— Material provided —
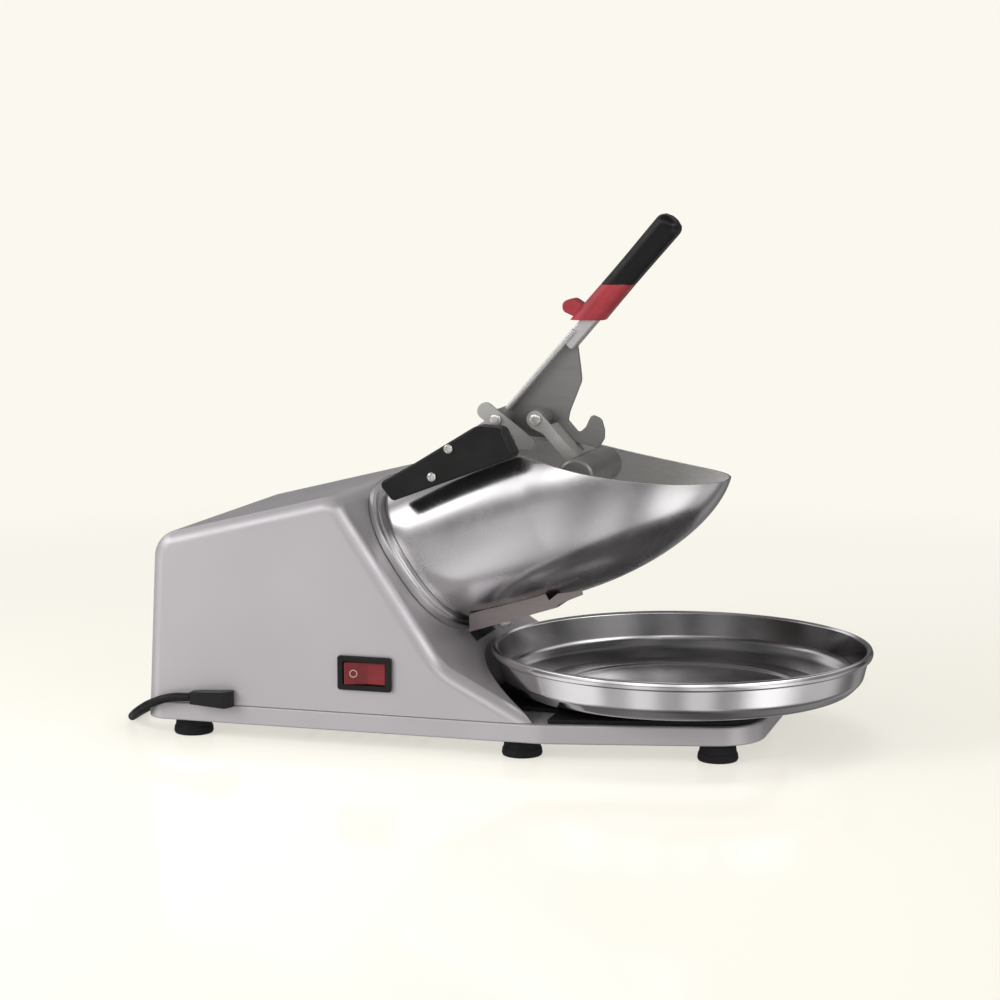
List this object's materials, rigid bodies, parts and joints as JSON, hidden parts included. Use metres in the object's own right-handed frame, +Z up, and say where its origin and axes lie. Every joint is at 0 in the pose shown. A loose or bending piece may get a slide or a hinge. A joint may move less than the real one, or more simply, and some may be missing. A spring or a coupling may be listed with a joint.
{
  "type": "shaved ice machine",
  "caption": "Countertop shaved ice machine: footed tray and steel housing with a motor driven blade disc, a lying hopper, a hinged press lever and a round catch bowl.",
  "frame": {"origin": "centre of the footprint's bounding box at the level the feet stand on, measured without the loose mains lead", "axes": "+X towards the bowl end, +Y towards the side away from the switch and mains lead, +Z up"},
  "size_m": [0.4345, 0.3066, 0.3012],
  "materials": {
    "silver_paint": "satin silver",
    "polished_steel": "mirror polished stainless sheet",
    "plain_steel": "satin",
    "dark_steel": "satin, slightly darkened",
    "cast_aluminium": "as cast",
    "motor_enamel": "satin enamel",
    "black_rubber": "matte",
    "black_plastic": "fine grain",
    "cord_jacket": "smooth matte",
    "red_plastic": "smooth satin",
    "red_lens": "translucent gloss"
  },
  "bodies": {
    "machine": {"base_tray": "silver_paint", "foot_rear_left": "black_rubber", "foot_screw_rear_left": "plain_steel", "foot_rear_right": "black_rubber", "foot_screw_rear_right": "plain_steel", "foot_middle_left": "black_rubber", "foot_screw_middle_left": "plain_steel", "foot_middle_right": "black_rubber", "foot_screw_middle_right": "plain_steel", "foot_front_left": "black_rubber", "foot_screw_front_left": "plain_steel", "foot_front_right": "black_rubber", "foot_screw_front_right": "plain_steel", "bottom_cover": "plain_steel", "body_shell": "silver_paint", "bowl_mat": "black_rubber", "switch_bezel": "black_plastic", "hopper_collar": "plain_steel", "blade_housing": "cast_aluminium", "motor_front_bell": "cast_aluminium", "motor_body": "motor_enamel", "motor_rear_bell": "cast_aluminium", "motor_cradle": "plain_steel", "run_capacitor": "black_plastic", "terminal_block": "black_plastic", "hopper": "polished_steel", "hopper_support": "plain_steel", "support_bolt_left": "plain_steel", "support_bolt_right": "plain_steel", "hinge_cover_left": "black_plastic", "cover_screw_left_1": "plain_steel", "cover_screw_left_2": "plain_steel", "hinge_cover_right": "black_plastic", "cover_screw_right_1": "plain_steel", "cover_screw_right_2": "plain_steel", "hinge_bracket": "plain_steel", "hinge_pin": "plain_steel", "cord_gland": "black_rubber", "cord_lead": "cord_jacket", "cord_coil": "cord_jacket", "cord_tie": "black_plastic", "power_plug": "black_plastic"},
    "rotor": {"blade_disc": "cast_aluminium", "blade_1": "plain_steel", "blade_2": "plain_steel", "blade_3": "plain_steel", "disc_nut": "plain_steel", "motor_shaft": "plain_steel", "cooling_fan": "black_plastic"},
    "press_lever": {"lever": "dark_steel", "grip_handle": "black_plastic", "grip_guard": "red_plastic", "link_pin": "plain_steel"},
    "press_arm": {"press_link": "plain_steel", "press_roller": "cast_aluminium"},
    "rocker": {"switch_rocker": "red_lens"},
    "catch_bowl": {"bowl": "polished_steel"}
  },
  "joints": [
    {"name": "lever_hinge", "type": "hinge", "parent": "machine", "child": "press_lever", "pos_m": [-0.011, 0, 0.183], "axis": [0, 1, 0], "range_deg": [-60, 46]},
    {"name": "press_hinge", "type": "hinge", "parent": "press_lever", "child": "press_arm", "pos_m": [0.01138, 0, 0.18327], "axis": [0, 1, 0], "range_deg": [0, 30]},
    {"name": "blade_spin", "type": "hinge", "parent": "machine", "child": "rotor", "pos_m": [-0.0573, 0, 0.1011], "axis": [0.829, 0, 0.5592], "continuous": true},
    {"name": "switch_rocker_hinge", "type": "hinge", "parent": "machine", "child": "rocker", "pos_m": [-0.068, -0.0884, 0.0446], "axis": [0, 0, 1], "range_deg": [-14, 0]},
    {"name": "bowl_slide", "type": "slide", "parent": "machine", "child": "catch_bowl", "axis": [1, 0, 0], "range_m": [0, 0.25]}
  ]
}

— Aim of the exercise —
Your task is to collect every line above that contains the word "joints".

— Completed task —
List this object's materials, rigid bodies, parts and joints as JSON, hidden parts included. Use metres in the object's own right-handed frame, +Z up, and say where its origin and axes lie. Every joint is at 0 in the pose shown. A loose or bending piece may get a slide or a hinge. A joint may move less than the real one, or more simply, and some may be missing. A spring or a coupling may be listed with a joint.
  "joints": [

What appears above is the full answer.